Marco Rubio: ‘I don’t have any plan, any intention, any desire to run for office in 2020’

Marco Rubio sidestepped questions about Donald Trump, saying voters “will have to make their own decisions” about the Republican nominee.

“I think every race has to stand on its own; I’ve said that from the beginning,” said Rubio, following a campaign stop in Naples on Thursday. “If he wins, that doesn’t mean I win. If he loses, that doesn’t mean I lose. I think every candidate is going to have to stand on their own merits and their own ideas.”

The Miami Republican has been criticized in recent weeks for his continued support of Trump. Rep. Patrick Murphy continually brought up the New York businessman during a televised debate Wednesday, and has been hammering Rubio over his decision to back him.

But Rubio said he has “strong disagreements” with both candidates, and backs Trump because he doesn’t “want Hillary Clinton to be president.”

“People look at this (race) and say these are not ideal choices,” said Rubio. “But that’s one of the reasons I ran for Senate, because I know no matter who wins, we’re going to have to have a strong Senate.”

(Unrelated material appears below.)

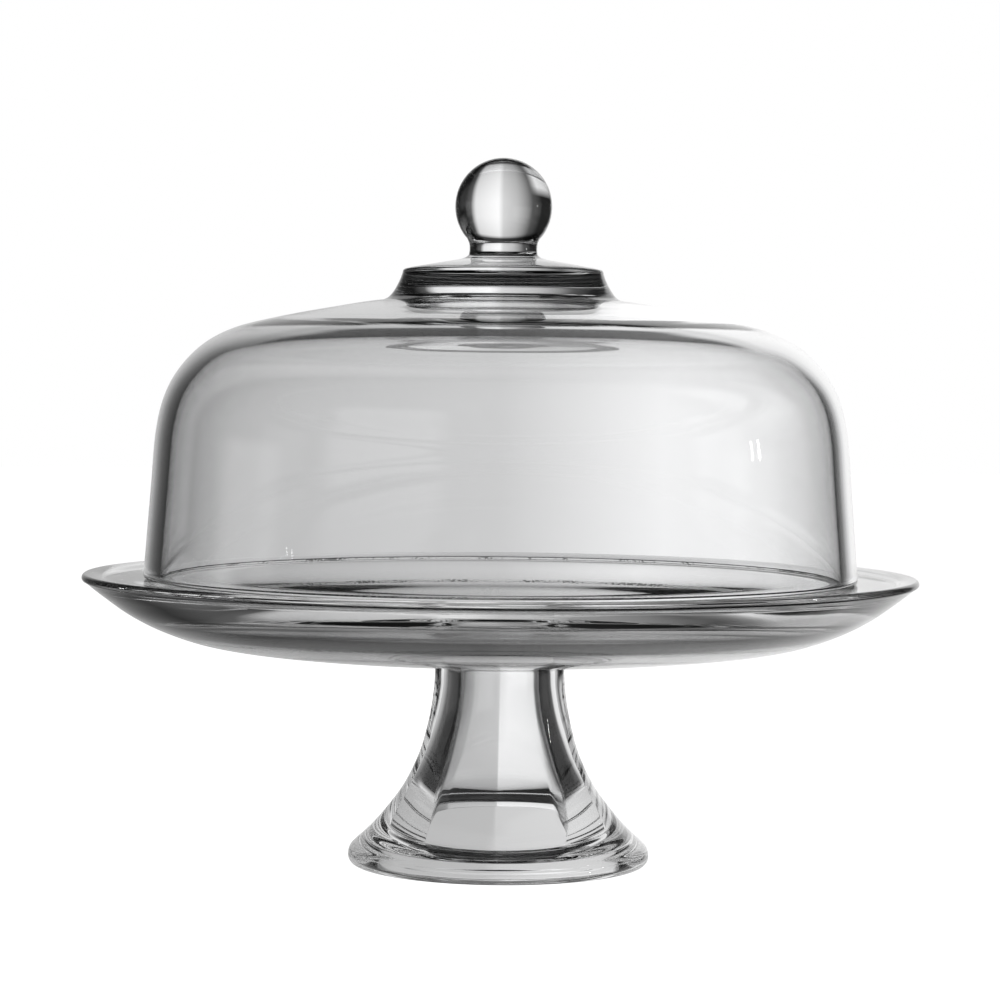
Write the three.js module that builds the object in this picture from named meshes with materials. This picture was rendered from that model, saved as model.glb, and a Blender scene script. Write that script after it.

Rubio announced he was running for re-election just days before the qualifying deadline. His decision came after he repeatedly said he would not run for re-election after mounting a failed presidential bid.

Whether Rubio would run for president again in 2020 has been a question from opponents and on the campaign trail. During the first U.S. Senate debate, he said he planned to serve a full six-year term. He reiterated that Thursday, telling reporters he doesn’t plan to run in 2020.

“If I wanted to run for president, I wouldn’t have run for Senate. This is the toughest swing state in the country, and I got in at the very last minute after running a presidential race, so I’m focused on serving in the Senate,” said Rubio. “I don’t have any plan, any intention, any desire to run for any other office in 2020. I look forward to being in the Senate for six years and achieving a lot on behalf of our state.”